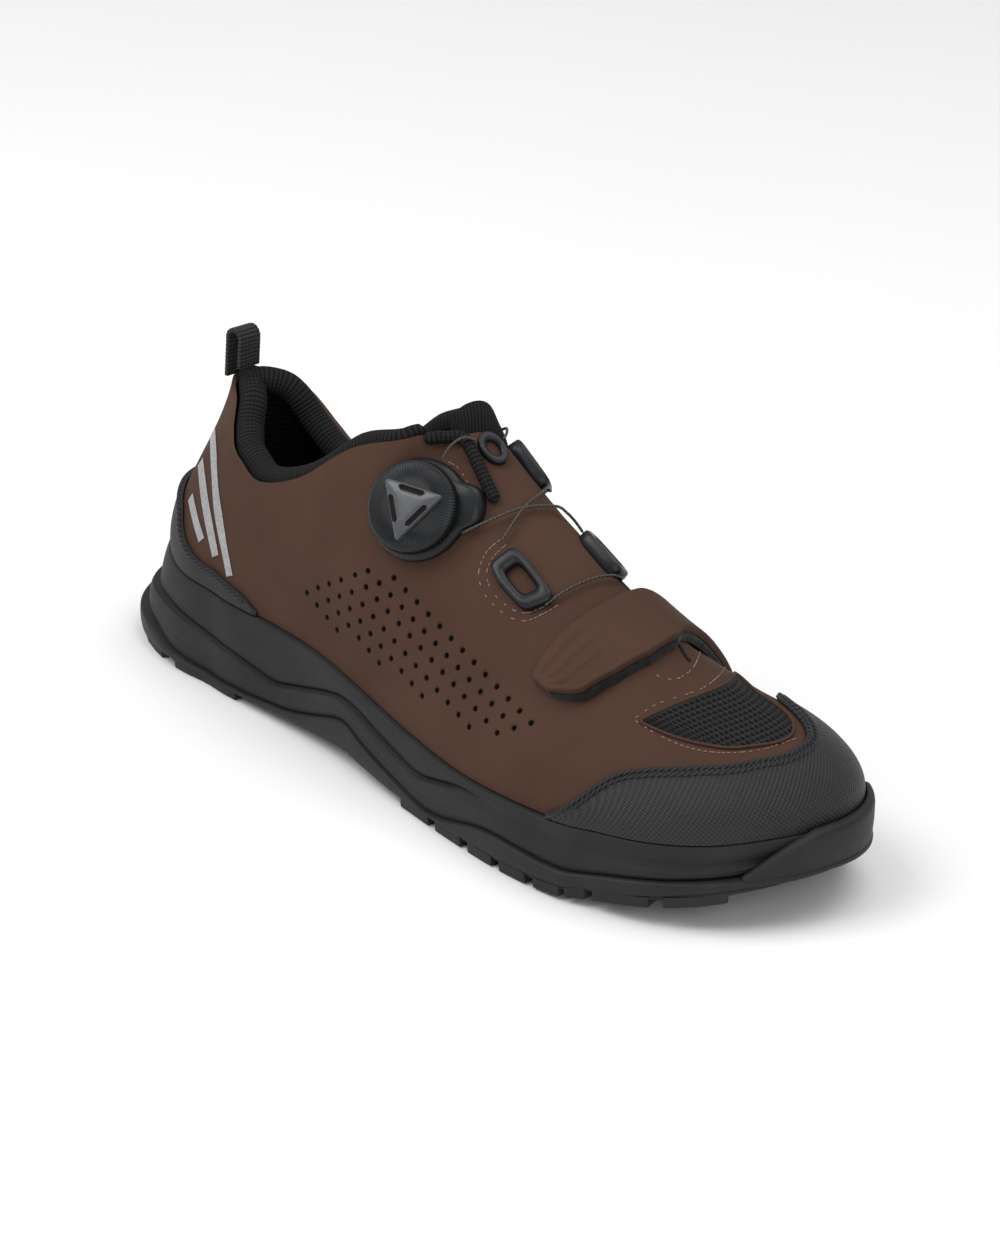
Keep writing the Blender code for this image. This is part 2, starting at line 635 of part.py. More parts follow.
def make_toe_cap(parts):
    numbers = [k / STEPS for k in range(round(TOE_CAP_EDGE[0].along * STEPS), LAST_SECTION * STEPS + 1)]
    stops = [(t, "out") for t in numbers] + [(t, "in") for t in numbers[-2::-1]]
    return make_overlay("toe_cap", TOE_CAP_EDGE, stops, parts, "black_overlay")


def make_heel_counter(parts):
    numbers = np.linspace(0, COUNTER_EDGE[-1].along, 13)
    stops = [(t, "out") for t in numbers[::-1]] + [(t, "in") for t in numbers[1:]]
    return make_overlay("heel_counter", COUNTER_EDGE, stops, parts, "black_overlay")


TongueTop = namedtuple("TongueTop", "along crest half fall")
# Arched rows that carry the tongue past the throat, from its rounded end inwards: along as a share of
# LAST_LENGTH, crest as a share of INSTEP_HEIGHT, half the width and the fall to its sides of BALL_WIDTH
TONGUE_TOP = (
    TongueTop(0.4229, 0.987, 0.077, 0.036),
    TongueTop(0.4282, 0.996, 0.103, 0.072),
    TongueTop(0.4405, 0.972, 0.108, 0.103),
    TongueTop(0.4529, 0.923, 0.118, 0.119),
)
TONGUE_MIDDLE = 0.028  # centre of these rows, as a share of BALL_WIDTH


def tongue_top_row(top, inwards):
    """One arched row, moved inwards for the tongue's inner face."""
    row = []
    for k in range(-5, 6):
        angle = math.radians(90) * k / 5
        y = TONGUE_MIDDLE * BALL_WIDTH + (top.half * BALL_WIDTH - inwards / 2) * math.sin(angle)
        z = top.crest * INSTEP_HEIGHT - inwards - top.fall * BALL_WIDTH * (1 - math.cos(angle))
        row.append(Vector((top.along * LAST_LENGTH, y, z)))
    return row


def make_tongue(parts):
    """A padded sheet under the throat, with a rounded top that stands out above it."""
    first = math.ceil(TONGUE_START * STEPS)
    numbers = [TONGUE_START] + [k / STEPS for k in range(first, TONGUE_TOE * STEPS + 1)]
    grids = []
    for inwards in (0.0, TONGUE_THICK):
        rows = [tongue_top_row(top, inwards) for top in TONGUE_TOP]
        for t in numbers:
            reach = float(np.interp(t, (8, 9.5), (0.20, 0.27)))
            under = -WALL - inwards - FIT_GAP * float(np.interp(t, (8, 9, 10), (8, 5, 3)))
            outer = [skin(t, "out", 1 - reach * k / 5, under) for k in range(5, 0, -1)]
            middle = [skin(t, "out", 1.0, under)]
            inner = [skin(t, "in", 1 - reach * k / 5, under) for k in range(1, 6)]
            rows.append(outer + middle + inner)
        grids.append(rows)
    return slab("tongue", grids[0], grids[1], parts, "black_knit")


def tube(name, points, radius, collection, finish):
    curve = bpy.data.curves.new(name, "CURVE")
    curve.dimensions = "3D"
    spline = curve.splines.new("POLY")
    spline.points.add(len(points) - 1)
    for point, co in zip(spline.points, points):
        point.co = (*co, 1.0)
    curve.bevel_depth = radius
    curve.bevel_resolution = TUBE_ROUND
    curve.use_fill_caps = True
    obj = bpy.data.objects.new(name, curve)
    collection.objects.link(obj)
    curve.materials.append(make_material(name, finish))
    return obj


def tube_to_mesh(obj, finish):
    graph = bpy.context.evaluated_depsgraph_get()
    mesh = bpy.data.meshes.new_from_object(obj.evaluated_get(graph))
    bm = bmesh.new()
    bm.from_mesh(mesh)
    bmesh.ops.remove_doubles(bm, verts=bm.verts, dist=0.00001)
    bmesh.ops.recalc_face_normals(bm, faces=bm.faces)
    bm.to_mesh(mesh)
    bm.free()
    mesh.materials.clear()
    name, collection = obj.name, obj.users_collection[0]
    curve = obj.data
    bpy.data.objects.remove(obj, do_unlink=True)
    bpy.data.curves.remove(curve)
    return add_mesh(name, mesh, collection, finish)


def roll_point(t, side):
    """A point on the middle line of the padded roll."""
    return skin(t, side, 0.975, -WALL - 9 * FIT_GAP - COLLAR_RADIUS)


def make_collar_lining(parts):
    """Padded roll inside the collar's edge, open at the throat."""
    numbers = [k / STEPS for k in range(round(7.33 * STEPS), -1, -1)]
    stops = [(t, "out") for t in numbers] + [(t, "in") for t in numbers[-2::-1]]
    points = [roll_point(t, side) for t, side in stops]
    return tube("collar_lining", points, COLLAR_RADIUS, parts, "black_knit")


def make_throat_binding(parts, last_form):
    a, b = BINDING_ENDS
    points = []
    for k in range(9):
        along = a.along + (b.along - a.along) * k / 8
        up = a.up + (b.up - a.up) * k / 8
        points.append(skin(section_at(along), "out", up, BINDING_RADIUS * 0.8))
    binding = tube_to_mesh(tube("throat_binding", points, BINDING_RADIUS, parts, "black_knit"), "black_knit")
    boolean(binding, last_form, "DIFFERENCE")
    return binding


def make_strap_layer(name, low_offset, thick, spread, parts, finish):
    """One layer of the strap, bent over the upper.  spread widens it past the strap's edges."""
    low, high = [], []
    ups = [2 - row.up if row.side == "in" else row.up for row in STRAP]
    for up in np.linspace(ups[0], ups[-1], 17):
        rear = float(np.interp(up, ups, [row.rear for row in STRAP])) * LAST_LENGTH - spread
        front = float(np.interp(up, ups, [row.front for row in STRAP])) * LAST_LENGTH + spread
        side = "out" if up <= 1 else "in"
        share = up if up <= 1 else 2 - up
        numbers = [section_at((rear + (front - rear) * k / 4) / LAST_LENGTH) for k in range(5)]
        low.append([skin(t, side, share, low_offset) for t in numbers])
        high.append([skin(t, side, share, low_offset + thick) for t in numbers])
    return slab(name, low, high, parts, finish)


def smooth_path(points, count):
    """Points along a smooth curve through the given ones."""
    line = [points[0]] + list(points) + [points[-1]]
    path = []
    for k in range(count):
        t = (len(points) - 1) * k / (count - 1)
        i = min(int(t), len(points) - 2)
        f = t - i
        before, a, b, after = line[i : i + 4]
        bend = (2 * before - 5 * a + 4 * b - after) * f**2 + (3 * a - before - 3 * b + after) * f**3
        path.append(a + 0.5 * ((b - before) * f + bend))
    return path


def make_lace(parts, cutters):
    """Cable held taut between dial and guides.  The two runs that cross are one solid."""
    runs = {}
    for name, route in LACE_RUNS.items():
        points = [skin(section_at(r.along), r.side, r.up, r.lift) for r in route]
        owner = cutters if name == "lace_crossing_under" else parts
        runs[name] = tube(name, smooth_path(points, RUN_POINTS), LACE_RADIUS, owner, "cable")
    crossing = tube_to_mesh(runs["lace_crossing"], "cable")
    under = tube_to_mesh(runs["lace_crossing_under"], "cable")
    boolean(crossing, as_cutter(under), "UNION")


def seat_frame(spot):
    """Axes on the upper at a spot: origin, along the slope, across and outwards."""
    t = section_at(spot.along)
    origin = skin_point(t, spot.side, spot.up)
    out = skin_normal(t, spot.side, spot.up)
    ahead = (skin_point(t + 0.05, spot.side, spot.up) - skin_point(t - 0.05, spot.side, spot.up)).normalized()
    ahead = (ahead - out * ahead.dot(out)).normalized()
    across = out.cross(ahead)
    return Matrix((ahead, across, out)).transposed().to_4x4(), origin


def placed_at(obj, spot):
    turn, origin = seat_frame(spot)
    obj.matrix_world = Matrix.Translation(origin) @ turn
    bpy.context.view_layer.update()
    return obj


def disc(name, diameter, low, high, collection, finish=None, sides=DIAL_SIDES, taper=0.0, stretch=1.0):
    """A round or oval plate between two levels along its own Z."""
    profiles = []
    levels = [(low, 0.0), (high - taper, 0.0), (high, taper)] if taper else [(low, 0.0), (high, 0.0)]
    for level, pull in levels:
        r = diameter / 2 - pull
        angles = [2 * math.pi * k / sides for k in range(sides)]
        profiles.append([Vector((r * math.cos(a) * stretch, r * math.sin(a), level)) for a in angles])
    return ring_mesh(name, profiles, collection, finish)


def make_dial(parts, cutters, last_form):
    """Base seated on the upper, with the knob that winds the cable above it."""
    finish = "black_plastic"
    base = disc("dial_base", DIAL_BASE_DIAMETER, -SEAT_DEPTH, DIAL_BASE_HEIGHT, parts, finish, taper=0.0008)
    placed_at(base, DIAL_SPOT)
    boolean(base, last_form, "DIFFERENCE")
    knob_low = DIAL_BASE_HEIGHT + FIT_GAP
    knob_high = knob_low + DIAL_HEIGHT
    knob = disc("dial_knob", DIAL_DIAMETER, knob_low, knob_high, parts, finish, taper=0.0018)
    placed_at(knob, DIAL_SPOT)
    for k in range(3):
        floor = knob_high - DIAL_SLOT_DEPTH
        name = f"dial_slot_{k}"
        slot = disc(name, DIAL_SLOT_WIDTH, floor, knob_high + FIT_GAP, cutters, sides=12, stretch=2.4)
        placed_at(slot, DIAL_SPOT)
        angle = 2 * math.pi * k / 3 + math.pi / 2
        offset = Matrix.Rotation(angle, 4, "Z") @ Matrix.Translation((0, DIAL_SLOT_RADIUS, 0))
        slot.matrix_world = slot.matrix_world @ offset
        boolean(knob, as_cutter(slot), "DIFFERENCE")
    return base, knob


# Outline of a lace guide, as shares of half its length and half its width
GUIDE_OUTLINE = ((-1.0, -0.45), (-0.72, -1.0), (0.55, -1.0), (1.0, -0.2), (0.92, 1.0), (-0.8, 1.0))


def make_guide(name, spot, mirrored, parts, cutters, last_form):
    """A D-shaped lace guide: a frame with a window, seated on the upper."""
    half_l, half_w = GUIDE_LENGTH / 2, GUIDE_WIDTH / 2
    way = -1 if mirrored else 1
    outline = [(x * half_l, y * half_w * way) for x, y in GUIDE_OUTLINE]
    inner = [(x * (1 - GUIDE_BAR / half_l), y * (1 - GUIDE_BAR / half_w)) for x, y in outline]
    guide = prism(name, outline, -SEAT_DEPTH, GUIDE_HEIGHT, parts, "black_plastic")
    window = prism(f"{name}_window", inner, -2 * SEAT_DEPTH, 2 * GUIDE_HEIGHT, cutters)
    for obj in (guide, window):
        placed_at(obj, spot)
    boolean(guide, as_cutter(window), "DIFFERENCE")
    boolean(guide, last_form, "DIFFERENCE")
    return guide


def make_eyelet(name, spot, parts, cutters, last_form):
    """An oval ring the cable runs through, seated on the upper."""
    ratio = EYELET_LENGTH / EYELET_WIDTH
    ring = disc(name, EYELET_WIDTH, -SEAT_DEPTH / 2, EYELET_HEIGHT, parts, "black_plastic", 20, 0.0006, ratio)
    low, high = -SEAT_DEPTH, 2 * EYELET_HEIGHT
    hole = disc(f"{name}_hole", EYELET_WIDTH / 2, low, high, cutters, sides=16, stretch=ratio)
    for obj in (ring, hole):
        placed_at(obj, spot)
    boolean(ring, as_cutter(hole), "DIFFERENCE")
    boolean(ring, last_form, "DIFFERENCE")
    return ring


def make_pull_loop(parts):
    """Folded webbing that stands on the back of the collar."""
    rim = skin(0, "out", 1.0)
    low = rim.z + 2 * FIT_GAP
    inner_low = roll_point(0, "out").z + COLLAR_RADIUS + FIT_GAP
    middle = rim.x + 0.5 * LOOP_DEPTH
    outline = []
    for grow in (0.0, LOOP_THICK):
        half = LOOP_DEPTH / 2 - LOOP_THICK + grow
        centre = low + LOOP_RISE - LOOP_DEPTH / 2
        arc = [(middle + half * math.cos(a), centre + half * math.sin(a)) for a in np.linspace(math.pi, 0, 9)]
        outline.append([(middle - half, low)] + arc + [(middle + half, inner_low)])
    loops = []
    for y in (-LOOP_WIDTH / 2, LOOP_WIDTH / 2):
        loops.append([[Vector((x, y, z)) for x, z in line] for line in outline])
    grid_low = [loops[0][0], loops[1][0]]
    grid_high = [loops[0][1], loops[1][1]]
    return slab("pull_loop", grid_low, grid_high, parts, "black_knit")


def move_to_origin(*collections):
    """Sets the middle of the sole's outline, which is the longest and widest part, over the origin."""
    outline = sole_ring(lambda s: s.tread, lambda s: 0.0)
    xs = [p.x for p in outline]
    ys = [p.y for p in outline]
    middle = Vector(((min(xs) + max(xs)) / 2, (min(ys) + max(ys)) / 2, 0))
    for collection in collections:
        for obj in collection.objects:
            obj.location -= middle


def main():
    clear_scene()
    parts = new_collection("cycling_shoe")
    cutters = new_collection("cutters")
    last_form = make_last_cutter(cutters)
    make_outsole(parts, cutters)
    make_midsole(parts)
    make_insole(parts)
    make_upper(parts, cutters)
    make_toe_cap(parts)
    make_heel_counter(parts)
    make_collar_lining(parts)
    make_tongue(parts)
    make_throat_binding(parts, last_form)
    make_strap_layer("strap_pad", FIT_GAP, STRAP_PAD_THICK, -0.0006, parts, "black_knit")
    strap_low = 2 * FIT_GAP + STRAP_PAD_THICK
    make_strap_layer("strap", strap_low, STRAP_THICK, 0.0, parts, "brown_microfibre")
    make_dial(parts, cutters, last_form)
    make_eyelet("guide_outer_upper", EYELET_SPOT, parts, cutters, last_form)
    make_guide("guide_outer_lower", OUTER_GUIDE_SPOT, False, parts, cutters, last_form)
    make_guide("guide_inner_lower", INNER_GUIDE_SPOT, True, parts, cutters, last_form)
    make_guide("guide_inner_upper", INNER_TOP_GUIDE_SPOT, True, parts, cutters, last_form)
    make_pull_loop(parts)
    make_lace(parts, cutters)
    move_to_origin(parts, cutters)


main()
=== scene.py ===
# %% [markdown]
# # Cycling shoe, right foot
# This scene dresses the CAD model of the shoe for one picture. The CAD gives the places and sizes, and each
# piece here is a finer skin over the same form: the upper with its perforations and folds, the stepped foam
# and the rubber below it, the overlays, the dial, the guides and the cable, and the strap.
# The shoe stands on the floor at z 0. +X is towards the toe, -Y is its outer side and lengths are in metres.
# %% Frame
import json
import math
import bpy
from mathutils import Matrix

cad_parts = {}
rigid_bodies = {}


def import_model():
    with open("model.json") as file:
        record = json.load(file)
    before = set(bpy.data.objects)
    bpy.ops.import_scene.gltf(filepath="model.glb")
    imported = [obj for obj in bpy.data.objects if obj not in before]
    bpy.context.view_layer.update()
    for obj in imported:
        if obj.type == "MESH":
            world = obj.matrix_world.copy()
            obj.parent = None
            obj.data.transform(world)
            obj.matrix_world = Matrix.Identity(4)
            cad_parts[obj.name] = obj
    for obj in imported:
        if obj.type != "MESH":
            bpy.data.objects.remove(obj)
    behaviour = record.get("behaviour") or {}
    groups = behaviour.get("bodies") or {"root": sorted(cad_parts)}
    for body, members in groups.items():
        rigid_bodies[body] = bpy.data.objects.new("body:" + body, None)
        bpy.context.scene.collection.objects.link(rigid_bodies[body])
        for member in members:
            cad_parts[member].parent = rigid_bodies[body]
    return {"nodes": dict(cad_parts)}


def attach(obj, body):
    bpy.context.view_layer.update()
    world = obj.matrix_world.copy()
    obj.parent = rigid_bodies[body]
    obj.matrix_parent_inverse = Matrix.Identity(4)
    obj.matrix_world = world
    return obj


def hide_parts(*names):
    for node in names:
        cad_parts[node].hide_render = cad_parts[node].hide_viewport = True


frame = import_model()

from types import SimpleNamespace

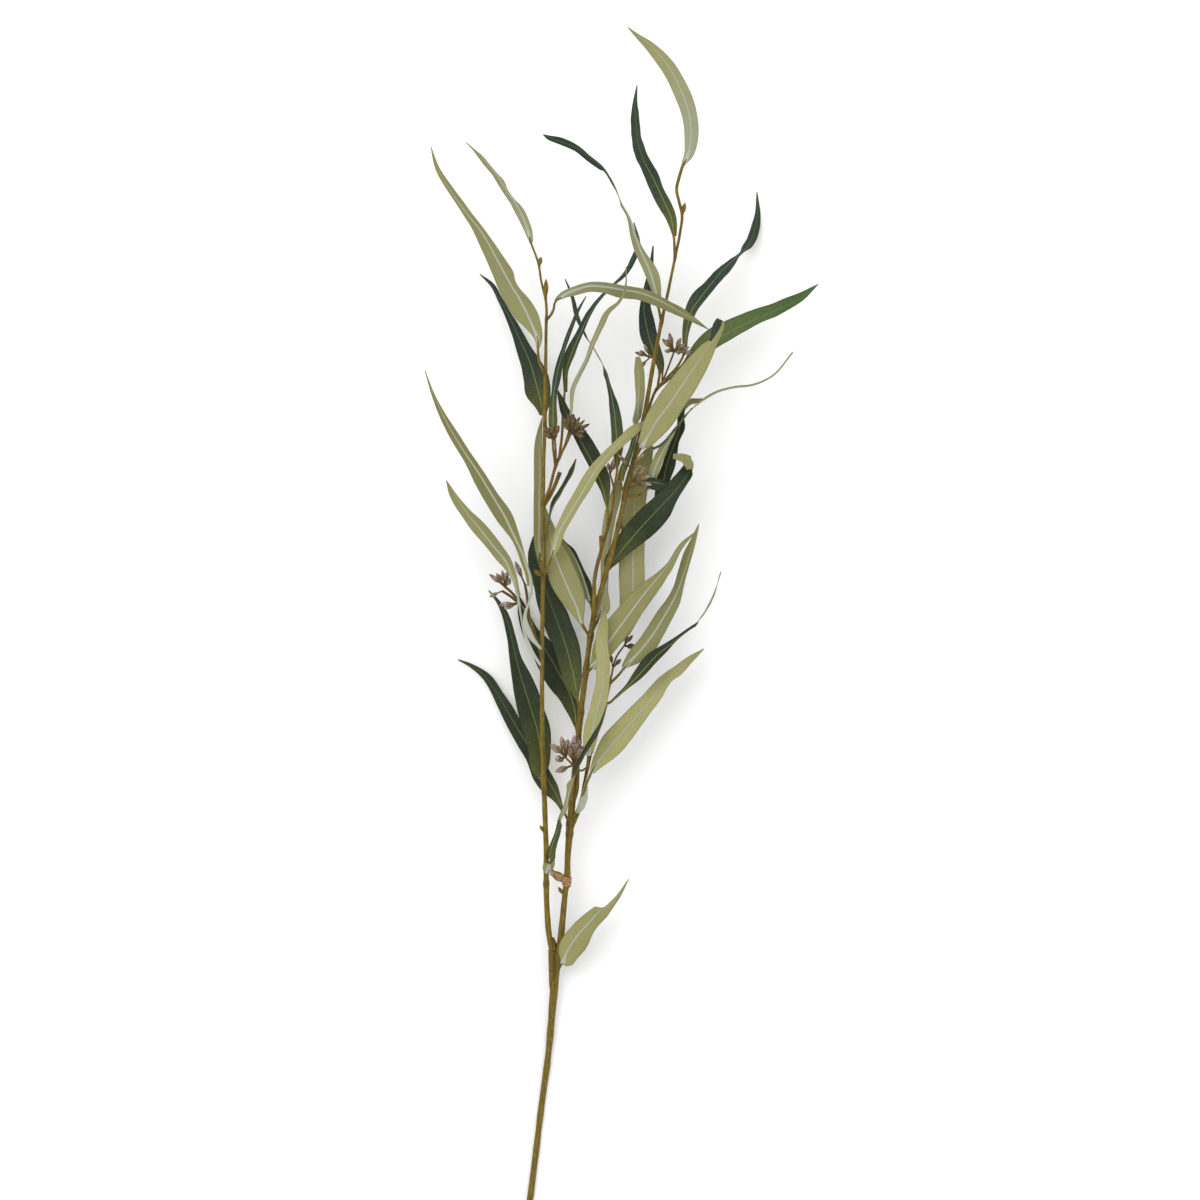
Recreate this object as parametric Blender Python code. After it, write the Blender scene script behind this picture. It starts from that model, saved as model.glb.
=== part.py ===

+++

* _What the task requires_:
Extract the lines from the line with "make_insole(parts)" through the line with "before = set(bpy.data.objects)". Keep both of those lines, copy everything exactly, and add nothing.

* _Response below_:
    make_insole(parts)
    make_upper(parts, cutters)
    make_toe_cap(parts)
    make_heel_counter(parts)
    make_collar_lining(parts)
    make_tongue(parts)
    make_throat_binding(parts, last_form)
    make_strap_layer("strap_pad", FIT_GAP, STRAP_PAD_THICK, -0.0006, parts, "black_knit")
    strap_low = 2 * FIT_GAP + STRAP_PAD_THICK
    make_strap_layer("strap", strap_low, STRAP_THICK, 0.0, parts, "brown_microfibre")
    make_dial(parts, cutters, last_form)
    make_eyelet("guide_outer_upper", EYELET_SPOT, parts, cutters, last_form)
    make_guide("guide_outer_lower", OUTER_GUIDE_SPOT, False, parts, cutters, last_form)
    make_guide("guide_inner_lower", INNER_GUIDE_SPOT, True, parts, cutters, last_form)
    make_guide("guide_inner_upper", INNER_TOP_GUIDE_SPOT, True, parts, cutters, last_form)
    make_pull_loop(parts)
    make_lace(parts, cutters)
    move_to_origin(parts, cutters)


main()
=== scene.py ===
# %% [markdown]
# # Cycling shoe, right foot
# This scene dresses the CAD model of the shoe for one picture. The CAD gives the places and sizes, and each
# piece here is a finer skin over the same form: the upper with its perforations and folds, the stepped foam
# and the rubber below it, the overlays, the dial, the guides and the cable, and the strap.
# The shoe stands on the floor at z 0. +X is towards the toe, -Y is its outer side and lengths are in metres.
# %% Frame
import json
import math
import bpy
from mathutils import Matrix

cad_parts = {}
rigid_bodies = {}


def import_model():
    with open("model.json") as file:
        record = json.load(file)
    before = set(bpy.data.objects)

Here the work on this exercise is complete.